Restate the opening lines of the material below word for word, stopping after the line that contains "collar_w = 20.6; // [20:0.1:22]".

━━━━━━━━━━━━━━━━━━━━━━━━━━━━━━

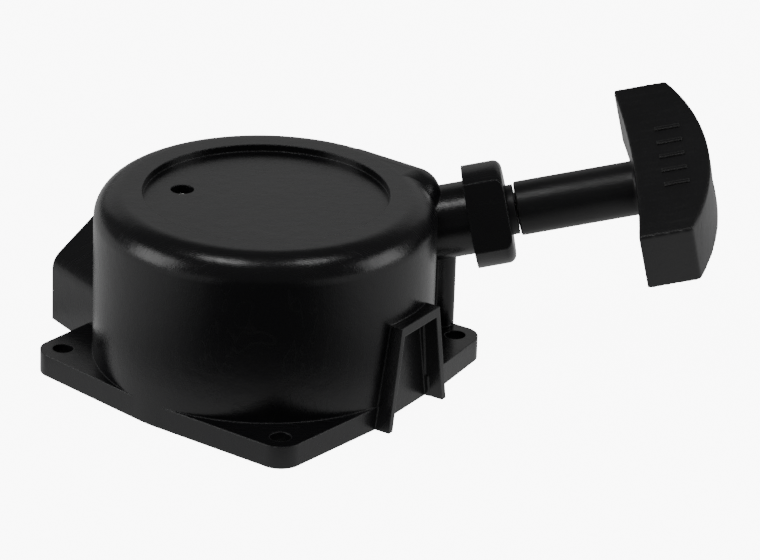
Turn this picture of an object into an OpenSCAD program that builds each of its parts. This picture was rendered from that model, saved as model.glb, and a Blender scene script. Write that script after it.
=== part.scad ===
// Recoil starter for a small two-stroke engine.
// Origin: reel axis on the engine face of the flange. +Z points from the engine to the cap,
// +X is the side on which the rope leaves.

/* [Drum] */
// Outer radius of the drum
drum_r = 45; // [44:0.5:47]
// Height of the cap above the engine face
drum_h = 51.5; // [51:0.1:53]
// Radius of the rounded edge round the cap
edge_r = 7.5; // [5:0.5:8]
// Wall thickness of the moulding
wall = 2.5; // [2:0.1:3]
// Radius of the sunk disc in the cap
disc_r = 32.4; // [30:0.1:34]
// Depth of the sunk disc
disc_depth = 2; // [1:0.1:2.2]
// Radius of the drain hole in the disc
drain_r = 3.1; // [2:0.1:4]

/* [Flange] */
// Thickness of the flange
flange_t = 6.2; // [5:0.1:8]
// Distance of the screw holes from the reel axis
hole_pitch_r = 52.7; // [52:0.1:54]
// Radius of each screw hole
hole_r = 2.75; // [2.2:0.05:3]
// Radius of the lug round each screw hole
lug_r = 6.1; // [5.5:0.1:7]
// Radius of the register that centres the starter on the engine
register_r = 43.2; // [43:0.1:43.6]
// Depth of the register
register_t = 3; // [2:0.5:4]

/* [Rope outlet] */
// Upward tilt of the outlet tube
outlet_tilt = 12.4; // [10:0.1:14]
// Outer radius of the outlet tube
tube_r = 9.9; // [9:0.1:10.5]
// Length of the tube from the shoulder to the collar
tube_len = 7.5; // [6:0.5:10]
// Length of the collar that the handle seats against
collar_len = 10.5; // [8:0.5:12]
// Radius of the collar's rounded ends
collar_r = 13.9; // [13:0.1:15]
// Width of the collar across its two flats
collar_w = 20.6; // [20:0.1:22]

/* [Handle] */
// Radius of the handle's stem
stem_r = 7.3; // [6:0.1:8]
// Length of the stem from its seat to the grip
stem_len = 32.4; // [28:0.1:36]
// Length of the grip bar
grip_len = 56; // [50:1:64]
// Thickness of the grip bar
grip_t = 19.6; // [18:0.1:22]
// Depth of the grip bar along the pull at its middle
grip_depth = 21.3; // [20:0.1:23]
// Turn of the grip bar about the rope, from upright
grip_roll = 67.5; // [0:0.5:90]

/* [Mechanism] */
// Diameter of the starter rope
rope_d = 3.2; // [3:0.1:3.4]
// Radius of the groove's floor on the reel
groove_r = 24; // [23:0.5:25]
// Outer radius of the reel's two rims
reel_r = 33.5; // [33:0.1:34]
// Radius of the centre post
post_r = 6; // [5:0.1:6.5]
// Thickness of the mainspring strip
strip_t = 0.5; // [0.4:0.1:0.7]
// Number of half turns of the mainspring
half_turns = 14; // [10:1:14]
// Turn of the friction plate that throws the pawls out
plate_turn = 25; // [20:1:28]
// Swing of each pawl
pawl_swing = 30; // [25:1:32]

/* [Hidden] */
$fn = 96;
gap = 0.3;
// Flat sides stop this far short of the round faces they meet, so that each pair truly crosses
skin = 0.03;

// Levels of the stack along the post, from the engine side upwards
screw_z = 9.5;
washer_z = 13;
post_z = 14.6;
plate_z = 16.4;
plate_t = 1.5;
pawl_z = 19.3;
pawl_t = 3.9;
web_z = 25;
rim_t = 2.4;
groove_w = 7.2;
groove_z = web_z + rim_t;
rope_z = groove_z + groove_w / 2;
reel_top = groove_z + groove_w + rim_t;
cover_z = reel_top + 0.5;
cover_t = 0.8;
strip_z = cover_z + cover_t + 0.4;
strip_w = 7;
ceiling_z = drum_h - disc_depth - wall;
case_r = disc_r;
case_t = 0.8;
cavity_r = drum_r - wall;
cavity_edge = 4;

// Lugs of the flange: right, front, left and back
lug_angles = [13, -84.5, -177.5, 97];

// Rope line: it starts where the outlet leaves the shoulder and runs along the outlet tube
outlet = [47, 20, 35.5];
tube_root = 9;
bush_r = 5;
bush_lip_r = 6.7;
bush_lip = 2;
bush_bore_r = 2.3;
collar_x = tube_len + collar_len;
seat_x = collar_x + bush_lip;
grip_x = seat_x + gap + stem_len;
collar_roll = 19;
rope_r = rope_d / 2;
wrap_r = groove_r + 1.5 * rope_d;

// Shoulder: a wall that leaves the drum almost at a tangent and ends in a rounded corner
shoulder_dir = 52;
shoulder_dist = drum_r + 0.4;
corner_x = 38.8;
corner_y = (shoulder_dist - edge_r - corner_x * cos(shoulder_dir)) / sin(shoulder_dir);
corner = [corner_x, corner_y];

// Web between the flange and the outlet tube, with a rounded edge
web_x = 47.7;
web_r = 3.5;

// Scoop on the front right of the drum
scoop_dir = -34;
scoop_shift = 1.6;
scoop_back = 42.7;
scoop_out = 48;
scoop_top_z = 28;
scoop_plate_t = 2.6;
scoop_top_w = 8.9;
scoop_bottom_w = 13.7;
scoop_fin_t = 1.8;

// Side pocket on the back left of the drum
pocket_dir = 124;
pocket_start = 20;
pocket_end = 57;
pocket_side = 30.6;
pocket_far = 4;
pocket_bend_z = 17.5;
pocket_slope = 38;
pocket_bend_r = 6;

// Screws that hold the spring plate
plate_screw_r = 38.2;
plate_screw_angles = [100, 220, 340];

// Pawl geometry, in the reel's own frame
pivot = [14, 0];
pin_r = 2;
cam_r = 1.2;
cam_arm = [0.5, -7];
turn_ratio = pawl_swing / plate_turn;

function turned(p, a) = [p.x * cos(a) - p.y * sin(a), p.x * sin(a) + p.y * cos(a)];
function polar(r, a) = [r * cos(a), r * sin(a)];
function unit(p) = p / norm(p);

// Point where the straight side of a lug leaves the drum, and where it meets the lug's round end
lug_turn = acos((drum_r - lug_r) / hole_pitch_r);
function lug_points(a) = [
    [0, 0],
    polar(drum_r - skin, a - lug_turn),
    polar(hole_pitch_r, a) + polar(lug_r - skin, a - lug_turn),
    polar(hole_pitch_r, a) + polar(lug_r - skin, a + lug_turn),
    polar(drum_r - skin, a + lug_turn)];

module along_outlet(x = 0) {
    translate(outlet) rotate([0, -outlet_tilt, 0]) translate([x, 0, 0]) children();
}

// A rod along the outlet line, from distance a to distance b
module outlet_rod(a, b, r) {
    along_outlet(a) rotate([0, 90, 0]) cylinder(h = b - a, r = r);
}

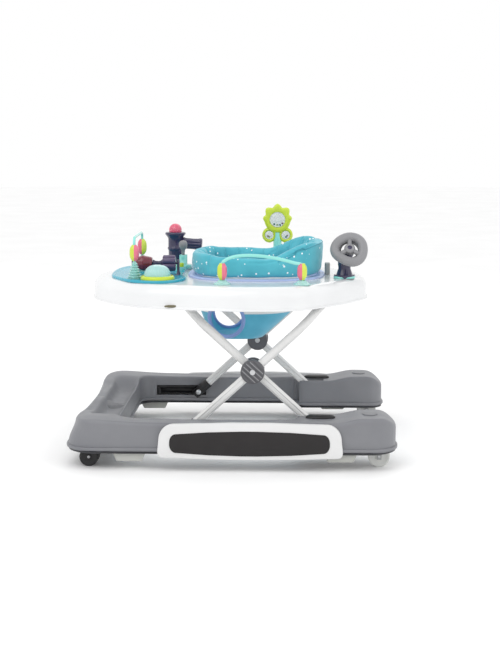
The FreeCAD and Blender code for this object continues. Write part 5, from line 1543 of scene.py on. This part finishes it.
@dataclass
class RollerToy:
    """Two posts with a shaft that carries a clear red cone and a fluted purple gear."""

    y: float = -58.0
    z: float = 428.96
    drum_x: tuple[float, float] = (-230.0, -190.0)
    gear_x: tuple[float, float] = (-166.0, -136.0)

    def lie(self, bm: bmesh.types.BMesh, x: float) -> None:
        """Turn a mesh's Z axis along the walker and put it on the shaft."""
        placed(bm, (x, self.y, self.z), Vector((1, 0, 0)))

    def build(self) -> None:
        """Make the posts, the shaft, the drum and the gear."""
        bm = bmesh.new()
        for x in (-235.0, -130.0):
            post = bmesh.new()
            rings = []
            for up, half in ((402.0, 11.0), (404.0, 9.6), (412.0, 8.0), (424.0, 7.0), (431.0, 7.0),
                             (435.5, 5.0),
                             (436.8, 2.6)):
                rings.append(superellipse(3.0 + 2.0 * smoothstep(412 - up, 0, 10), half, (x, self.y), up,
                                          3.0, 40))
            skin(post, rings, True, True)
            join_in(bm, post)
        shaft = bmesh.new()
        turn(shaft, [(0, 0), (2.8, 0), (3.0, 0.4), (3.0, 107), (2.8, 107.4), (0, 107.4)], 24)
        self.lie(shaft, -236.0)
        join_in(bm, shaft)
        middle = bmesh.new()
        turn(middle, [(3.0, 0), (7.5, 0.4), (8.0, 2), (5.4, 6), (4.8, 14), (5.6, 18), (8.6, 21.4), (8.6,
                                                                                                    22.6),
                      (3.0, 23),
                      (3.0, 0)], 32)
        self.lie(middle, -189.0)
        join_in(bm, middle)
        Piece("roller_stand", "tray", Finish.NAVY, "navy", ("roller_posts",)).make(bm)
        bm = bmesh.new()
        turn(bm, [(3.2, 0), (10.6, 0), (12.0, 1.0), (14.6, 7), (17.2, 15), (18.0, 18), (18.0, 21), (17.0, 24),
                  (15.4, 32), (14.2, 37), (13.0, 39.4), (11.6, 40), (3.2, 40), (3.2, 0)], 48)
        self.lie(bm, self.drum_x[0])
        Piece("ruby_drum", "roller_drum", Finish.RUBY, "red_clear", ("roller_drum",)).make(bm)
        bm = bmesh.new()
        rings = [lobed(3.2, 0.0, 6, 0.0), lobed(13.0, 1.2, 6, 0.0, soft=0.6),
                 lobed(14.6, 2.6, 6, 1.2, soft=0.6),
                 lobed(15.4, 3.0, 6, 3.0, soft=0.6), lobed(15.6, 3.0, 6, 15.0, soft=0.6),
                 lobed(15.4, 3.0, 6, 27.0, soft=0.6), lobed(14.6, 2.6, 6, 28.8, soft=0.6),
                 lobed(13.0, 1.2, 6, 30.0, soft=0.6), lobed(3.2, 0.0, 6, 30.0)]
        skin(bm, rings + rings[:1])
        bmesh.ops.remove_doubles(bm, verts=bm.verts, dist=0.01 * MM)
        self.lie(bm, self.gear_x[0])
        Piece("fluted_gear", "roller_gear", Finish.PURPLE, "purple", ("roller_gear",), 0.8).make(bm)


@dataclass
class Periscope:
    """A navy flared post with a fluted side arm and a pink ball in its cup."""

    x: float = -155.04
    y: float = 160.0

    def build(self) -> None:
        """Make the post with its arm, and the ball."""
        bm = bmesh.new()
        turn(bm, [(0, 402), (22, 402), (22.4, 403.2), (21.0, 406), (18.6, 409), (17.4, 416), (17.4, 436),
                  (17.8, 440),
                  (19.4, 442), (19.4, 446), (18.0, 448), (18.0, 466), (18.8, 470), (21.6, 474), (24.8, 478),
                  (25.4, 480.4), (24.6, 482.4), (22.4, 483.6), (17.0, 484.0), (16.4, 482.6), (14.4, 480.0),
                  (0, 473.0)], 56)
        for vert in bm.verts:
            x, y, z = vert.co / MM
            if 444 < z < 470 or 408 < z < 438:
                angle = math.atan2(y, x)
                reach = 1 - 0.035 * abs(math.sin(6 * angle)) ** 4
                vert.co.x, vert.co.y = vert.co.x * reach, vert.co.y * reach
        bmesh.ops.translate(bm, verts=bm.verts, vec=Vector((self.x, self.y, 0)) * MM)
        arm = bmesh.new()
        rings = []
        for along, radius, depth in ((0, 11.0, 0.0), (15, 11.6, 0.2), (18, 14.0, 0.4), (21, 13.8, 1.0),
                                     (26, 12.2, 1.1),
                                     (44, 12.0, 1.1), (56, 12.8, 1.1), (60, 14.4, 0.8), (63, 14.8, 0.3),
                                     (65.4, 14.0, 0.1), (66, 12.0, 0.0)):
            rings.append(lobed(radius, depth, 8, along, 96, soft=0.7))
        skin(arm, rings, True, True)
        placed(arm, (self.x, self.y, 457.96), Vector((1, 0, -0.08)))
        join_in(bm, arm)
        Piece("periscope_post", "tray", Finish.NAVY, "navy", ("periscope",), 0.7).make(bm)
        bm = bmesh.new()
        bmesh.ops.create_icosphere(bm, subdivisions=4, radius=15.9 * MM)
        bmesh.ops.translate(bm, verts=bm.verts, vec=Vector((self.x, self.y, 488.96)) * MM)
        Piece("pink_ball", "scope_ball", Finish.PINK_SPECKLED, "bead_pink", ("scope_ball",)).make(bm)


@dataclass
class LeverToy:
    """A pale mount with a grey gear-stick knob."""

    x: float = -130.54
    y: float = 92.0

    def build(self) -> None:
        """Make the knob."""
        bm = bmesh.new()
        turn(bm, [(0, 0), (3.4, 0), (3.6, 14), (4.6, 20), (7.6, 23.5), (9.6, 28), (10.2, 33), (9.4, 38),
                  (6.6, 41.4),
                  (3.0, 42.6), (0, 42.8)], 40)
        bmesh.ops.translate(bm, verts=bm.verts, vec=Vector((self.x, self.y, 426)) * MM)
        hub = bmesh.new()
        turn(hub, [(2.6, -4.4), (6.6, -4.4), (7.0, -4.0), (7.0, 4.0), (6.6, 4.4), (2.6, 4.4), (2.6, -4.4)],
             36)
        placed(hub, (self.x, self.y, 426.96), Vector((0, 1, 0)))
        join_in(bm, hub)
        Piece("gear_stick", "lever", Finish.WHEEL_GREY, "grey_plastic", ("lever_knob",)).make(bm)


@dataclass
class FlowerRattle:
    """A lime sun-flower rattle with clear windows, loose beads, two leaves and a pale stem."""

    x: float = 95.96
    y: float = 200.0
    z: float = 511.96

    def ring_body(self, bm: bmesh.types.BMesh, at: tuple[float, float], outer: Callable[[float], float],
                  hole: float, half: float) -> None:
        """Add a thick flat ring that faces the child.

        Args:
            bm: the mesh being built.
            at: the ring's middle as (x, z) in millimetres.
            outer: outside radius in millimetres for an angle.
            hole: the hole's radius in millimetres.
            half: half the thickness in millimetres.
        """
        part = bmesh.new()
        rings = []
        for inset, up in ((None, -half + 2.4), (1.5, -half + 0.4), (6.0, -half - 0.4), (4.0, -half),
                          (1.2, -half + 1.6),
                          (0.0, -half + 4.4), (0.0, half - 4.4), (1.2, half - 1.6), (4.0, half),
                          (6.0, half + 0.4),
                          (1.5, half - 0.4), (None, half - 2.4)):
            ring = []
            for k in range(144):
                angle = FULL_TURN * k / 144
                full = outer(angle)
                if inset is None:
                    reach = hole
                elif inset == 1.5:
                    reach = hole + 1.2
                elif inset == 6.0:
                    reach = hole + (full - hole) * 0.42
                else:
                    reach = full - inset
                ring.append((reach * math.cos(angle), reach * math.sin(angle), up))
            rings.append(ring)
        skin(part, rings + rings[:1])
        bmesh.ops.remove_doubles(part, verts=part.verts, dist=0.01 * MM)
        bmesh.ops.transform(part, matrix=Matrix.Translation(Vector((at[0], self.y, at[1])) * MM)
                            @ Matrix.Rotation(math.pi / 2, 4, "X"), verts=part.verts)
        join_in(bm, part)

    def sun(self, angle: float) -> float:
        """Outside radius of the sun: pointed petals over the top, a plain round below."""
        up = math.sin(angle)
        petals = smoothstep(up, -0.25, 0.35)
        point = abs(math.cos(4.0 * (angle - math.pi / 2))) ** 1.6
        return 32.4 + petals * (7.6 * point - 0.6)

    def build(self) -> None:
        """Make the flower, the windows, the beads and the stem."""
        bm = bmesh.new()
        self.ring_body(bm, (self.x, self.z), self.sun, 19.0, 10.6)
        for side in (-20.5, 20.5):
            self.ring_body(bm, (self.x + side, self.z - 38),
                           lambda angle: 19.0 - 1.5 * abs(math.cos(angle)), 10.4, 8.6)
        neck = bmesh.new()
        turn(neck, [(5.2, 440), (10.2, 440), (10.6, 441.5), (10.2, 462), (9.0, 476), (8.0, 486), (5.2, 486),
                    (5.2, 440)], 40)
        bmesh.ops.translate(neck, verts=neck.verts, vec=Vector((self.x, self.y, 0)) * MM)
        Piece("rattle_neck", "flower", Finish.MINT, "mint").make(neck)
        Piece("sun_rattle", "flower", Finish.LIME, "lime", ("flower_rattle",), 0.8).make(bm)
        bm = bmesh.new()
        for dx, dz, radius in ((0, 0, 19.2), (-20.5, -38, 10.6), (20.5, -38, 10.6)):
            for sign in (-1, 1):
                lens = bmesh.new()
                rise = radius * 0.28
                turn(lens, [(0, rise), (radius * 0.35, rise * 0.93), (radius * 0.7, rise * 0.62), (radius, 0),
                            (radius, -1.0), (radius * 0.7, rise * 0.62 - 1.0),
                            (radius * 0.35, rise * 0.93 - 1.0),
                            (0, rise - 1.0)], 40)
                placed(lens, (self.x + dx, self.y + sign * 6.4, self.z + dz), Vector((0, sign, 0)))
                join_in(bm, lens)
        Piece("rattle_windows", "flower", Finish.CLEAR, "clear_plastic", ("flower_windows",)).make(bm)
        colours = ((Finish.TURQUOISE, "turquoise", ((-8, -11, 0), (6, -13, 2), (21, -43, 0))),
                   (Finish.LIME, "lime", ((-1, -13, -3), (-20, -43, 1))),
                   (Finish.PINK, "bead_pink", ((12, -9, 0), (-24, -41, -1), (24, -40, 1))))
        for finish, slot, spots in colours:
            bm = bmesh.new()
            for dx, dz, dy in spots:
                grain = bmesh.new()
                bmesh.ops.create_icosphere(grain, subdivisions=2, radius=2.6 * MM)
                bmesh.ops.translate(grain, verts=grain.verts,
                                    vec=Vector((self.x + dx, self.y + dy, self.z + dz)) * MM)
                join_in(bm, grain)
            Piece(f"rattle_beads_{slot}", "flower", finish, slot).make(bm)
        bm = bmesh.new()
        turn(bm, [(0, 398.1), (17, 398.1), (17.6, 399.2), (16.6, 401.4), (11, 405), (7, 409), (5.4, 413),
                  (5.0, 418),
                  (5.0, 461.6), (0, 461.9)], 48)
        bmesh.ops.translate(bm, verts=bm.verts, vec=Vector((self.x, self.y, 0)) * MM)
        Piece("flower_stalk", "tray", Finish.MINT, "mint", ("flower_stem",)).make(bm)


@dataclass
class SteeringToy:
    """A navy console on a pale foot with a thick grey three-lobed wheel and a lime star key."""

    x: float = 251.96
    y: float = -76.0
    wheel_at: tuple[float, float, float] = (261.96, -104.0, 465.96)
    axis: tuple[float, float, float] = (0.0, -0.8211, 0.5708)

    def build(self, nodes: dict[str, bpy.types.Object]) -> None:
        """Make the foot, the console, the wheel, a dark ring of painted shade behind its rim, and the key."""
        bm = bmesh.new()
        rings = []
        for half, z in ((24.0, 398.1), (25.0, 399.0), (24.6, 401.4), (22.6, 403.6), (20.0, 404.6)):
            rings.append(superellipse(half, half - 1, (self.x, self.y), z, 2.4, 64))
        skin(bm, rings, True, True)
        Piece("console_foot", "tray", Finish.MINT, "mint").make(bm)
        Piece("console_body", "tray", Finish.NAVY, "navy", ("steering_console",)).make(
            merged_copy(nodes["steering_console"], 1.2), outward=False)
        bm = bmesh.new()
        path = []
        for k in range(96):
            angle = FULL_TURN * k / 96
            reach = 32.0 + 1.6 * math.cos(3 * angle + math.pi)
            path.append((reach * math.cos(angle), reach * math.sin(angle), 1.4 * math.cos(3 * angle)))
        tube(bm, path, 10.6, True, 24)
        hub = bmesh.new()
        turn(hub, [(5.2, -7), (11, -7), (12.4, -5.6), (12.4, 4), (11.6, 6.6), (9.0, 8.4), (5.2, 9.0), (5.2,
                                                                                                       -7)],
             40)
        join_in(bm, hub)
        for k in range(3):
            angle = FULL_TURN * k / 3 + math.pi / 2
            spoke = bmesh.new()
            tube(spoke, [(10 * math.cos(angle), 10 * math.sin(angle), 1),
                         (20 * math.cos(angle), 20 * math.sin(angle), 0.6),
                         (29 * math.cos(angle), 29 * math.sin(angle), 0)], 5.4, sides=16)
            join_in(bm, spoke)
        placed(bm, self.wheel_at, Vector(self.axis))
        # Dark grey dish behind the rim: painted shade, a dark sheet standing in for the shaded inside of the
        # rim's far side.
        dish = bmesh.new()
        turn(dish, [(19, -7.5), (29, -5.5), (30.5, -3.5), (30.5, -1.0), (27, -2.5), (19, -4.5), (19, -7.5)],
             56)
        placed(dish, self.wheel_at, Vector(self.axis))
        Piece("wheel_painted_shade_ring", "steering_wheel", Finish.WHEEL_DARK, "dark_grey").make(dish)
        Piece("grey_wheel", "steering_wheel", Finish.WHEEL_GREY, "grey_plastic", ("steering_wheel",),
              0.7).make(bm)
        bm = bmesh.new()
        rings = [lobed(1.0, 0, 6, 0.0), lobed(9.6, 3.4, 6, 0.0, soft=1.4), lobed(10.6, 3.8, 6, 1.2, soft=1.4),
                 lobed(10.6, 3.8, 6, 5.2, soft=1.4), lobed(9.4, 3.2, 6, 6.6, soft=1.4),
                 lobed(5.0, 0.4, 6, 7.4),
                 lobed(1.0, 0, 6, 7.6)]
        skin(bm, rings, True, True)
        placed(bm, (self.x, -50.4, 425.96), Vector((0, 1, 0)))
        post = bmesh.new()
        turn(post, [(0, 0), (4, 0), (4, 11.5), (0, 11.5)], 32)
        placed(post, (self.x, -61.1, 425.96), Vector((0, 1, 0)))
        join_in(bm, post)
        Piece("star_key", "console_key", Finish.LIME, "lime", ("console_key",), 0.6).make(bm)


def main() -> None:
    """Load the frame and dress it piece by piece."""
    logging.basicConfig(level=logging.INFO, format="%(name)s %(message)s")
    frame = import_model()
    nodes = frame["nodes"]
    Studio().build()
    CarriedParts().build(nodes)
    BaseMoulding().build()
    BaseFittings().build(nodes)
    Wheels().build(nodes)
    CrossingCovers().build(nodes)
    Tray().build()
    Seat().build(nodes)
    ActivityPlate().build()
    BeadToys().build()
    RollerToy().build()
    Periscope().build()
    LeverToy().build()
    FlowerRattle().build()
    SteeringToy().build(nodes)


if __name__ == "__main__":
    main()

━━━━━━━━━━━━━━━━━━━━━━━━━━━━━━

> [Exercise solution]
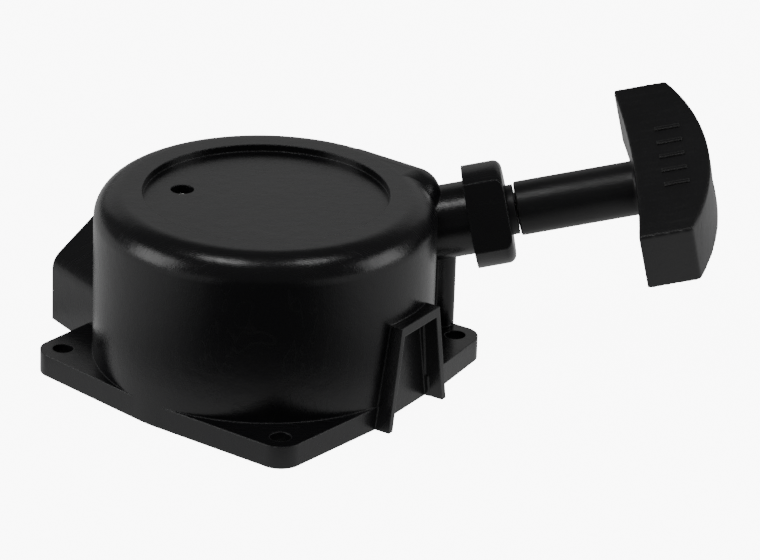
Turn this picture of an object into an OpenSCAD program that builds each of its parts. This picture was rendered from that model, saved as model.glb, and a Blender scene script. Write that script after it.
=== part.scad ===
// Recoil starter for a small two-stroke engine.
// Origin: reel axis on the engine face of the flange. +Z points from the engine to the cap,
// +X is the side on which the rope leaves.

/* [Drum] */
// Outer radius of the drum
drum_r = 45; // [44:0.5:47]
// Height of the cap above the engine face
drum_h = 51.5; // [51:0.1:53]
// Radius of the rounded edge round the cap
edge_r = 7.5; // [5:0.5:8]
// Wall thickness of the moulding
wall = 2.5; // [2:0.1:3]
// Radius of the sunk disc in the cap
disc_r = 32.4; // [30:0.1:34]
// Depth of the sunk disc
disc_depth = 2; // [1:0.1:2.2]
// Radius of the drain hole in the disc
drain_r = 3.1; // [2:0.1:4]

/* [Flange] */
// Thickness of the flange
flange_t = 6.2; // [5:0.1:8]
// Distance of the screw holes from the reel axis
hole_pitch_r = 52.7; // [52:0.1:54]
// Radius of each screw hole
hole_r = 2.75; // [2.2:0.05:3]
// Radius of the lug round each screw hole
lug_r = 6.1; // [5.5:0.1:7]
// Radius of the register that centres the starter on the engine
register_r = 43.2; // [43:0.1:43.6]
// Depth of the register
register_t = 3; // [2:0.5:4]

/* [Rope outlet] */
// Upward tilt of the outlet tube
outlet_tilt = 12.4; // [10:0.1:14]
// Outer radius of the outlet tube
tube_r = 9.9; // [9:0.1:10.5]
// Length of the tube from the shoulder to the collar
tube_len = 7.5; // [6:0.5:10]
// Length of the collar that the handle seats against
collar_len = 10.5; // [8:0.5:12]
// Radius of the collar's rounded ends
collar_r = 13.9; // [13:0.1:15]
// Width of the collar across its two flats
collar_w = 20.6; // [20:0.1:22]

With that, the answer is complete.